I have to confess that my garden is full of roses. Hubby hates them with a passion because he thinks they deliberately jump out and stick their prickles into him.

I love the old fashioned roses the best. They may not be quite as colourful as the modern day varieties, but they always have a gorgeous perfume.  Just Joey, a beautiful large bloomed orange rose with a delightful perfume is one of my favourites.  Another favourite is a blood red rose named Oklahoma, the perfume is as heady as wine. My garden has recently acquired a rose called. The Chocolate Rose. I have to say that although the bloom is pretty, it isn’t stunning, but it certainly has a chocolate perfume, and you can take that observation from a chocoholic. If there is one thing I know, it is the smell of chocolate.

It amazes me how often I seem to put a flower in the title of my romance novels, give my characters a floral name or mention flowers, mostly roses, in my stories.
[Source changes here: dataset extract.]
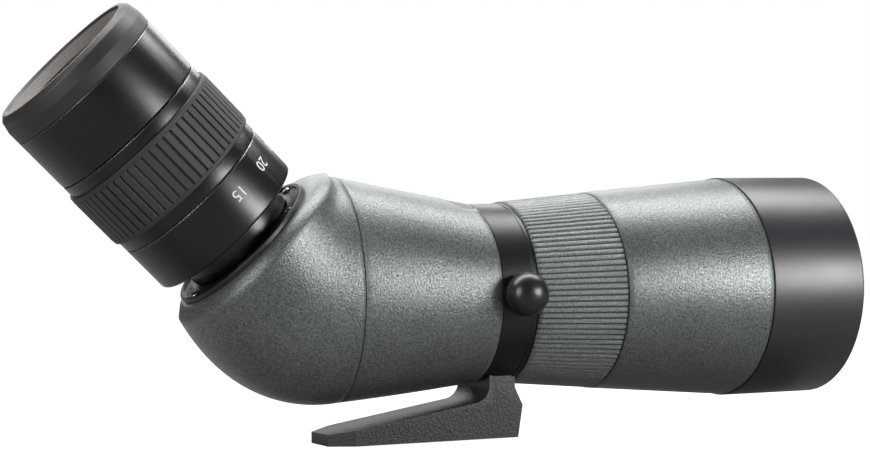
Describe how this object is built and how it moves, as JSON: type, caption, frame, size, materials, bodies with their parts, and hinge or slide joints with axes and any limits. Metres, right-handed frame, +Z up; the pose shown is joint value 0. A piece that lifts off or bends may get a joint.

It must have been an instinctive thing because I don’t recall actively trying to do this.

One of my published novels was titled The English Rose. It had rather a tragic publishing history, but I did a re-write, and it has now been released by Books We Love as Frontier Belle, but the hero thinks the heroine looks like a fragile English rose and he often calls her a delicate hothouse flower. In my novel, Haunted Hearts, the heroine’s daughter is called Rosie. Daphne is the name of my heroine in A Mortal Sin. I have also written a short story with the title Call Of The Apple Blossom.  

In my historical novel, Lauren’s Dilemma, there is a poignant scene set in a garden and the heroine’s husband, (not the man she loves, but the man who married her to save her from the disgrace of having a baby out of wedlock), hands her a cream coloured rose.

In Savage Possession, the white rose worn by the Highlanders in the Jacobite rebellion is mentioned. Daring Masquerade has scenes set in gardens with lavender and rose bushes mentioned. In Fiery Possession, the hero takes the heroine out into the beautiful rose garden created by his mother.

Can you see a pattern here?
                              
So, there you have it. I wonder if there is such a thing as a roseaholic?